Proceedings of the Second International Energy 2030 Conference,
November 4-5, 2008, Abu Dhabi, UAE

Electrohydrodynamic (EHD)-Enhanced Separation of Fine Liquid Droplets from Gas Flows - Application to Refrigeration and Petro-chemical Processes

M. Al Shehhi
University of Maryland, USA

S. Dessiatoun
University of Maryland, USA

A. Shooshtari
University of Maryland, USA

M. Ohadi
The Petroleum Institute, UAE

A. Goharzadeh
The Petroleum Institute, UAE

Abstract
Development of effective techniques for separation of fine liquid droplets from moving gaseous mediums has grown significantly in recent years. Separation processes have applications in many industrial systems, particularly in the refrigeration, process, petrochemical, and cryogenics industries. In this work, the performance of an EHD wire-cylinder separator has been evaluated in separating oil droplets of micron and submicron size from an air flow. Also, a numerical model has been built to simulate the EHD effect on the particles. The wire and cylinder diameters are 0.08 and 20 mm, respectively, and their length is 150 mm. The effect of some parameters, such as emitter polarity, applied voltage, flow velocity and temperature, is addressed. The results of this study show that negative charging increases the average efficiency about 35% higher than the positive polarity. Also, the temperature has a positive effect on the separation efficiency.

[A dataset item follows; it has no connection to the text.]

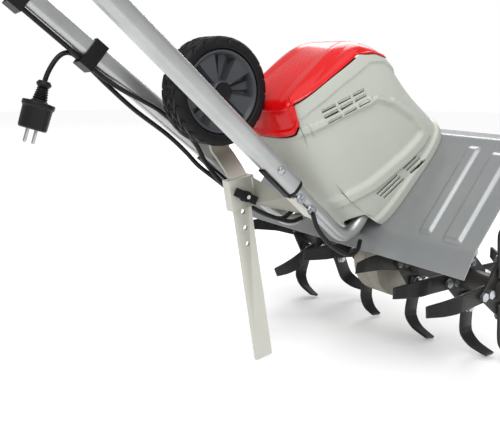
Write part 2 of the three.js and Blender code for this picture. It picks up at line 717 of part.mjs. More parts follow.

The average efficiency increases by about 15% when the temperature increases from 300 to 330 K. Moreover, decreasing flow velocity from 5.0 to 1.0 m/s enhances the average efficiency about 24%. The pressure drops analysis shows that EHD effect on the pressure drops for the case at hand is only 3.1 Pascal under an applied voltage of 9 kV. The numerical model shows that particles smaller than 0.25 µm are largely charged by diffusion charging, whereas particles bigger than 0.5 µm are mostly charged by field charging.